Fire Suppression Systems Improperly Filled With Glycol Results in Liability

Many fire suppression systems used in condominiums are designed for use with a mix of water and anti-freeze. It is critical that the correct anti-freeze be used to fill the system. The National Fire Protection Association (NFPA) Code governs fire suppression systems and prohibits the use of glycols as anti-freeze in listed fire suppression sprinklers and fittings. NFPA section A-4-5.2 requires that only glycerin anti-freeze be used in such systems. Manufacturers of the pipes used in such systems also require that only glycerin be used because some glycols--such as ethylene glycol--can cause chemical breakdown of the pipes. Over time, microscopic cracks will begin to develop inside the pipes that will eventually lead to leaks or catastrophic failures.

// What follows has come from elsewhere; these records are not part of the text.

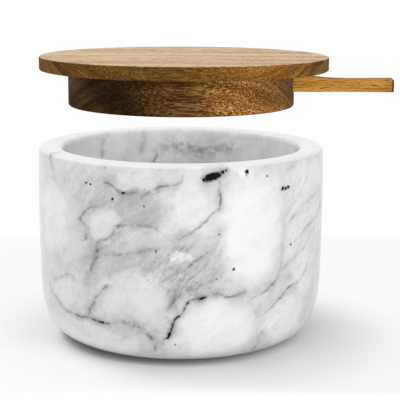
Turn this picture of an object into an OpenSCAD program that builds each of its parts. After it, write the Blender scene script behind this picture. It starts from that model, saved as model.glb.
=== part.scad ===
// Salt cellar: a marble bowl on four rubber pads, a two-step wooden lid and a small carved spoon
// that is stored in a slot under the lid. Millimetres, +Z up, origin on the table under the bowl's
// axis. The lid is drawn lifted off the bowl, with the spoon's handle along +X.

/* [Marble bowl] */
// Widest diameter of the bowl
bowl_d = 101.6; // [90:0.2:115]
// Height of the marble, without the pads
bowl_h = 67.5; // [60:0.5:80]
// Height of the widest ring above the marble's foot
widest_h = 46.4; // [42:0.2:52]
// Radius of the slight outward swell of the side
side_r = 940; // [600:10:1400]
// Radius of the upper part of the turn from the side to the foot
shoulder_r = 39.3; // [34:0.1:44]
// Radius of the lower, tighter part of that turn
corner_r = 12; // [8:0.5:16]
// Slope below the horizontal at which the tight part starts
corner_angle = 18.4; // [14:0.2:24]
// Thickness of the marble wall, from the widest ring to the mouth
wall_t = 8.8; // [7:0.1:11]
// Thickness of the marble floor
floor_t = 9.5; // [7:0.5:14]
// Slope of the inner wall, narrowing downwards
inner_draft = 1; // [0:0.1:2]
// Radius between the inner wall and the floor
inner_corner_r = 22; // [14:0.5:28]
// Radius of the rim's outer edge
rim_outer_r = 1.8; // [1:0.1:3]
// Radius of the rim's inner edge
rim_inner_r = 2; // [1:0.1:3]

/* [Foot pads] */
// Diameter of one pad
pad_d = 10; // [7:0.5:14]
// Thickness of one pad
pad_t = 1.2; // [0.8:0.1:2]
// Radius of the pad's lower edge
pad_edge_r = 0.4; // [0.2:0.1:0.6]
// Radius of the circle that the pads stand on
pad_circle_r = 28; // [20:0.5:30]

/* [Lid] */
// How much wider the disc is than the bowl
disc_extra_d = 0.3; // [0:0.1:4]
// Thickness of the disc
disc_t = 4.7; // [3.5:0.1:6.5]
// Radius of the disc's two edges
disc_edge_r = 0.6; // [0.3:0.1:1.2]
// How far the glued disc sits off the plug's axis, towards the handle
disc_shift = 1; // [0:0.1:1.6]
// Height of the plug
plug_h = 12.6; // [11:0.1:16]
// Free space between the plug and the bowl's mouth, all round
plug_gap = 2.1; // [1:0.1:3]
// Radius of the plug's lower edge
plug_edge_r = 0.9; // [0.4:0.1:1.6]
// Height of the plug's underside above the rim, with the lid lifted
lid_lift = 14.3; // [5:0.1:30]

/* [Spoon] */
// Length of the whole spoon
spoon_l = 72; // [64:0.5:76]
// How far the handle reaches out of the plug's side
handle_out = 35.5; // [28:0.5:40]
// Width of the pan
pan_w = 16.6; // [14:0.2:20]
// Length of the pan's rounded nose
pan_nose_l = 10; // [8:0.5:13]
// Where the pan starts to narrow, from the spoon's tip
pan_l = 20; // [17:0.5:23]
// Where the pan has narrowed to the neck, from the spoon's tip
neck_x = 36; // [33:0.5:38]
// Height of the pan
pan_h = 7.4; // [6.6:0.1:8]
// Height by which the nose's underside rises
nose_rise = 2.6; // [1:0.1:3.4]
// Depth of the hollow in the pan
hollow_depth = 4.6; // [3.4:0.1:5]
// Width of the wood left beside the hollow
pan_wall = 1.6; // [1.2:0.1:2.4]
// Where the top starts to fall towards the waist, from the spoon's tip
fall_x = 35; // [32:0.5:38]
// Width of the handle at the neck
neck_w = 8.8; // [7:0.1:10]
// Width of the handle at its end
handle_end_w = 10.4; // [8:0.1:12]
// Where the handle is thinnest, from the spoon's tip
waist_x = 59.5; // [54:0.5:61]
// Thickness of the handle where it is thinnest
waist_t = 4.25; // [3.4:0.05:5]
// Thickness that the handle gains from there to its end
end_gain_t = 0.2; // [0:0.05:0.8]
// Height of the shallow hollow along the handle's underside
underside_rise = 0.1; // [0:0.05:0.4]
// Radius of the spoon's long edges
spoon_edge_r = 0.9; // [0.4:0.1:1.4]
// Radius of the edge round the handle's end
end_r = 0.3; // [0.2:0.1:1.4]

/* [Fit of the spoon in its slot] */
// Free space over and under the pan in the slot
slot_gap = 0.3; // [0.2:0.05:0.5]
// Free space beside the pan in the slot
slot_side_gap = 0.5; // [0.3:0.1:1]
// Free space in front of the pan's nose
slot_end_gap = 0.6; // [0.4:0.1:1.5]

/* [Hidden] */
turned_fn = 180;
pad_fn = 64;
arc_steps = 12;
edge_steps = 5;
nose_steps = 7;
pan_steps = 12;
handle_steps = 12;
corner_steps = 4;
overrun = 1;

// Heights from the table upwards
rim_z = pad_t + bowl_h;
plug_z = rim_z + lid_lift;
disc_z = plug_z + plug_h;
pan_top_z = disc_z - slot_gap;
spoon_z = pan_top_z - pan_h;

// Turned sizes
bowl_r = bowl_d / 2;
mouth_r = bowl_r - wall_t;
plug_r = mouth_r - plug_gap;
disc_r = (bowl_d + disc_extra_d) / 2;

// The slot is cut from the plug's top face, so the disc closes it
slot_w = pan_w + 2 * slot_side_gap;
slot_depth = pan_h + 2 * slot_gap;
spoon_x = plug_r + handle_out - spoon_l;
slot_x = spoon_x - slot_end_gap;

// The hollow of the pan is a lying capsule, sunk into the pan by its depth
hollow_w = pan_w - 2 * pan_wall;
hollow_r = (pow(hollow_w / 2, 2) + pow(hollow_depth, 2)) / (2 * hollow_depth);
hollow_rise = hollow_r - hollow_depth;
hollow_start = pan_wall + hollow_w / 2;
hollow_end = max(hollow_start, pan_l + pan_wall);

// Points of an arc about [cx, cz], from angle a0 to angle a1
function arc(cx, cz, r, a0, a1, steps) =
    [for (i = [0 : steps]) let (a = a0 + (a1 - a0) * i / steps) [cx + r * cos(a), cz + r * sin(a)]];

// A smooth step from 0 to 1 as t goes from 0 to 1
function eased(t) = (1 - cos(180 * min(1, max(0, t)))) / 2;

// Outline of the bowl's outside, from the axis at the foot to the top of the rim. Three arcs run
// into each other without a kink: the swell of the side, the shoulder and the tight corner.
side_angle = asin((widest_h - shoulder_r * sin(corner_angle) - corner_r * (1 - sin(corner_angle)))
    / (side_r - shoulder_r));
side_cx = bowl_r - side_r;
shoulder_cx = side_cx + (side_r - shoulder_r) * cos(side_angle);
shoulder_cz = widest_h - (side_r - shoulder_r) * sin(side_angle);
corner_cx = shoulder_cx + (shoulder_r - corner_r) * cos(corner_angle);
rim_cz = bowl_h - rim_outer_r;
rim_angle = asin((rim_cz - widest_h) / (side_r - rim_outer_r));
rim_cx = side_cx + (side_r - rim_outer_r) * cos(rim_angle);

function outside_points() = concat(
    [[0, 0]],
    arc(corner_cx, corner_r, corner_r, -90, -corner_angle, arc_steps),
    arc(shoulder_cx, shoulder_cz, shoulder_r, -corner_angle, -side_angle, arc_steps),
    arc(side_cx, widest_h, side_r, -side_angle, rim_angle, arc_steps),
    arc(rim_cx, rim_cz, rim_outer_r, rim_angle, 90, edge_steps),
    [[0, bowl_h]]);

// Outline of the bowl's inside, from the axis on the floor to above the mouth. The wall runs from
// the mouth's edge down to the corner, turned in by the draft.
rim_in_cx = mouth_r + rim_inner_r;
rim_in_cz = bowl_h - rim_inner_r;
inner_cz = floor_t + inner_corner_r;
inner_top_x = rim_in_cx - rim_inner_r * cos(inner_draft);
inner_cx = inner_top_x - (rim_in_cz - inner_cz) * tan(inner_draft) - inner_corner_r / cos(inner_draft);

function inside_points() = concat(
    [[0, floor_t]],
    arc(inner_cx, inner_cz, inner_corner_r, -90, -inner_draft, arc_steps),
    arc(rim_in_cx, rim_in_cz, rim_inner_r, 180 - inner_draft, 90, edge_steps),
    [[rim_in_cx, bowl_h + overrun], [0, bowl_h + overrun]]);

module marble_bowl() {
    color("#e8e8ea")
        translate([0, 0, pad_t])
            rotate_extrude($fn = turned_fn)
                difference() {
                    polygon(outside_points());
                    polygon(inside_points());
                }
}

// A turned slab from z = 0 up, with rounded lower and upper edges
module turned_slab(r, h, low_r, high_r) {
    rotate_extrude($fn = turned_fn)
        polygon(concat(
            [[0, 0]],
            low_r > 0 ? arc(r - low_r, low_r, low_r, -90, 0, edge_steps) : [[r, 0]],
            high_r > 0 ? arc(r - high_r, h - high_r, high_r, 0, 90, edge_steps) : [[r, h]],
            [[0, h]]));
}

module lid_disc() {
    color("#a9845a")
        translate([disc_shift, 0, disc_z])
            turned_slab(disc_r, disc_t, disc_edge_r, disc_edge_r);
}

// The slot runs from its round inner end out through the plug's side
module spoon_slot() {
    translate([slot_x + slot_w / 2, 0, plug_h - slot_depth]) {
        cylinder(d = slot_w, h = slot_depth + overrun, $fn = pad_fn);
        translate([0, -slot_w / 2, 0])
            cube([plug_r + overrun, slot_w, slot_depth + overrun]);
    }
}

module lid_plug() {
    color("#6f4c2b")
        translate([0, 0, plug_z])
            difference() {
                turned_slab(plug_r, plug_h, plug_edge_r, 0);
                spoon_slot();
            }
}

// Half width of the spoon at the distance x from its tip
function pan_half_w(x) = pan_w / 2 * sqrt(1 - pow(1 - min(x, pan_nose_l) / pan_nose_l, 2));
function handle_half_w(x) =
    (neck_w + (handle_end_w - neck_w) * max(0, x - neck_x) / (spoon_l - neck_x)) / 2;
function half_w(x) = let (t = eased((x - pan_l) / (neck_x - pan_l)))
    pan_half_w(x) * (1 - t) + handle_half_w(x) * t;

// The top falls from the pan's rim to the waist in one hollow curve, steepest at the pan
function top_h(x) =
    x < waist_x
        ? min(pan_h, waist_t + underside_rise + (pan_h - waist_t - underside_rise)
            * pow(max(0, waist_x - x) / (waist_x - fall_x), 2))
        : waist_t + underside_rise
            + (end_gain_t - underside_rise) * eased((x - waist_x) / (spoon_l - waist_x));

// The underside rises at the nose and along the handle's middle
function underside_h(x) =
    nose_rise * pow(max(0, 1 - x / pan_nose_l), 2)
    + underside_rise * (x < waist_x
        ? eased((x - neck_x) / (waist_x - neck_x))
        : 1 - eased((x - waist_x) / (spoon_l - waist_x)));

// One cross-section: a rectangle with rounded corners, made smaller all round by inset. A corner
// takes no more than its share of a small section.
corner_w_share = 0.9;
corner_h_share = 0.45;
function section(x, at_x, inset) =
    let (hw = half_w(at_x) - inset,
        low = underside_h(at_x) + inset,
        high = top_h(at_x) - inset,
        r = min(spoon_edge_r, hw * corner_w_share, (high - low) * corner_h_share))
    [for (c = [0 : 3]) for (k = [0 : corner_steps])
        let (a = 90 * (c + k / corner_steps),
            y = (c == 0 || c == 3) ? hw - r : r - hw,
            z = c < 2 ? high - r : low + r)
        [x, y + r * cos(a), z + r * sin(a)]];

// Sections along the spoon: the nose in even angles, then the pan, the handle and its round end
nose_angle = 12;
end_angle = 80;
function nose_x(i) = pan_nose_l * (1 - cos(nose_angle + (90 - nose_angle) * i / nose_steps));
function run_x(i, from, to, steps) = from + (to - from) * i / steps;
spoon_sections = concat(
    [for (i = [0 : nose_steps - 1]) section(nose_x(i), nose_x(i), 0)],
    [for (i = [0 : pan_steps - 1]) let (x = run_x(i, pan_nose_l, neck_x, pan_steps)) section(x, x, 0)],
    [for (i = [0 : handle_steps - 1])
        let (x = run_x(i, neck_x, spoon_l - end_r, handle_steps)) section(x, x, 0)],
    [for (i = [0 : corner_steps])
        let (a = end_angle * i / corner_steps)
        section(spoon_l - end_r + end_r * sin(a), spoon_l - end_r, end_r * (1 - cos(a)))]);

// A closed skin over a list of rings that all have the same number of points
module skin(rings) {
    n = len(rings[0]);
    last = len(rings) - 1;
    sides = [for (i = [0 : last - 1]) for (j = [0 : n - 1]) for (half = [0, 1])
        let (a = i * n + j, b = i * n + (j + 1) % n)
        half == 0 ? [a, b, b + n] : [a, b + n, a + n]];
    caps = [[for (j = [n - 1 : -1 : 0]) j], [for (j = [0 : n - 1]) last * n + j]];
    polyhedron(points = [for (ring = rings) each ring], faces = concat(sides, caps), convexity = 4);
}

module pan_hollow() {
    translate([hollow_start, 0, pan_h + hollow_rise]) {
        sphere(r = hollow_r, $fn = pad_fn);
        rotate([0, 90, 0])
            cylinder(r = hollow_r, h = hollow_end - hollow_start, $fn = pad_fn);
        translate([hollow_end - hollow_start, 0, 0])
            sphere(r = hollow_r, $fn = pad_fn);
    }
}

module spoon() {
    color("#c08a45")
        translate([spoon_x, 0, spoon_z])
            difference() {
                skin(spoon_sections);
                pan_hollow();
            }
}

// Pads 1 to 4 stand at equal angles, two on each side of the handle's line
module foot_pad(k) {
    color("#3a3a3a")
        rotate([0, 0, 90 * k - 45])
            translate([pad_circle_r, 0, 0])
                rotate_extrude($fn = pad_fn)
                    polygon(concat(
                        [[0, 0]],
                        arc(pad_d / 2 - pad_edge_r, pad_edge_r, pad_edge_r, -90, 0, edge_steps),
                        [[pad_d / 2, pad_t], [0, pad_t]]));
}

marble_bowl();
lid_disc();
lid_plug();
spoon();
foot_pad(1);  // foot_pad_1
foot_pad(2);  // foot_pad_2
foot_pad(3);  // foot_pad_3
foot_pad(4);  // foot_pad_4
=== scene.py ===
"""Looks of a salt cellar: a marble bowl on rubber pads, a two-step acacia lid and a carved spoon.

Lengths are in metres unless a name ends in _mm. The bowl's axis is Z, the handle points along +X.
"""

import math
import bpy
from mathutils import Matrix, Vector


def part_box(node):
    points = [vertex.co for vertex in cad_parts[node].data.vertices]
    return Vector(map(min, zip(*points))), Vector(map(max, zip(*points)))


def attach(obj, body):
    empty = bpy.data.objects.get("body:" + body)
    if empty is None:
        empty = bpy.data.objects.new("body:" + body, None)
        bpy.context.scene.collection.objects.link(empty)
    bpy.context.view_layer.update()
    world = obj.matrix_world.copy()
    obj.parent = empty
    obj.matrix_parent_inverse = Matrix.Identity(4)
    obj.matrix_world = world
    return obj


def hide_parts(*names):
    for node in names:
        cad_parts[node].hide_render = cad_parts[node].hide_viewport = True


bl_info = {
    "name": "Salt cellar",
    "version": (1, 0, 0),
    "blender": (4, 5, 0),
    "location": "View3D > Sidebar > Salt Cellar",
    "description": "Marble salt bowl with an acacia lid and a carved spoon stored under the lid",
    "category": "Add Mesh",
}

from functools import partial

import bpy
from bpy.props import FloatProperty, FloatVectorProperty, IntProperty, PointerProperty
from mathutils import Matrix, Vector

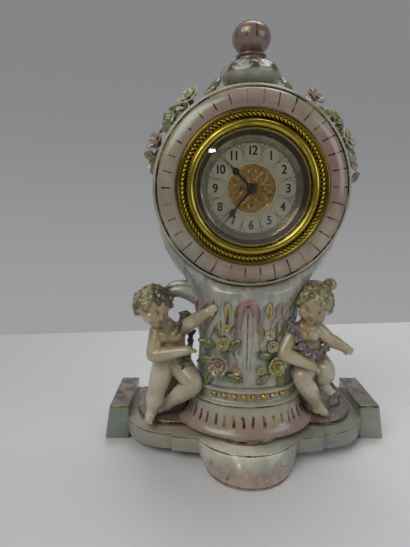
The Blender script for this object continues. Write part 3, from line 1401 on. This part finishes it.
def face_paint(name, put, materials):
    """Eyes, lids, brows and lips as small painted pieces set into the head."""
    made = []
    start()
    whites = [(put(side * 3.15, -8.05, -0.45), 1.28) for side in (-1, 1)]
    eyes = clay(name + "_eyes", whites, voxel=0.0002, smooth=2)
    piece(eyes, name + "_eyes", materials["eye"], angle=80)
    iris = clay(name + "_iris", [(put(side * 3.2, -8.98, -0.5), 0.5) for side in (-1, 1)],
                voxel=0.00015, smooth=1)
    piece(iris, name + "_iris", materials["iris"], angle=80)
    for side in (-1, 1):
        lid = [put(side * (3.15 + x), -9.2 + 0.11 * x * x, -0.1 + 0.42 * math.cos(x * 0.95))
               for x in (-1.35, -0.9, -0.45, 0, 0.45, 0.9, 1.35)]
        made.append(tube("lid", lid, 0.16, taper=lambda t: 0.45 + math.sin(math.pi * t)))
        brow = [put(side * (3.2 + x), -9.05 + 0.13 * x * x, 1.75 - 0.13 * x * x)
                for x in (-1.6, -0.8, 0, 0.8, 1.6)]
        made.append(tube("brow", brow, 0.17, taper=lambda t: 0.4 + math.sin(math.pi * t)))
    piece(made, name + "_brows", materials["brow"], angle=80)
    lips = string([put(-1.45, -8.95, -5.2), put(-0.6, -9.62, -5.1), put(0, -9.62, -5.25),
                   put(0.6, -9.62, -5.1), put(1.45, -8.95, -5.2)], [0.2, 0.42, 0.36, 0.42, 0.2], 4)
    lips += string([put(-1.1, -9.05, -5.5), put(0, -9.45, -5.95), put(1.1, -9.05, -5.5)],
                   [0.2, 0.45, 0.2], 4)
    mouth = clay(name + "_lips", lips, voxel=0.00018, smooth=2)
    piece(mouth, name + "_lips", materials["lip"], angle=80)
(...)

Some engineers will opine that even though the use of glycols is banned by the NFPA, a 50% glycol solution can be used because the plastic pipes are chemically rated to handle the stresses caused by use of glycols. However, you should have an experienced engineer check with the manufacturer of the pipes in any such system and with the manufacturer of the other components in such a system because they will likely void their warranties if glycols are used rather than glycerin.

Recently, the Summer Hill Condominium Association in Delran settled a case for $4.5 million in which glycols were used in fire suppression systems that were designed to be filled with a 50% glycerin solution.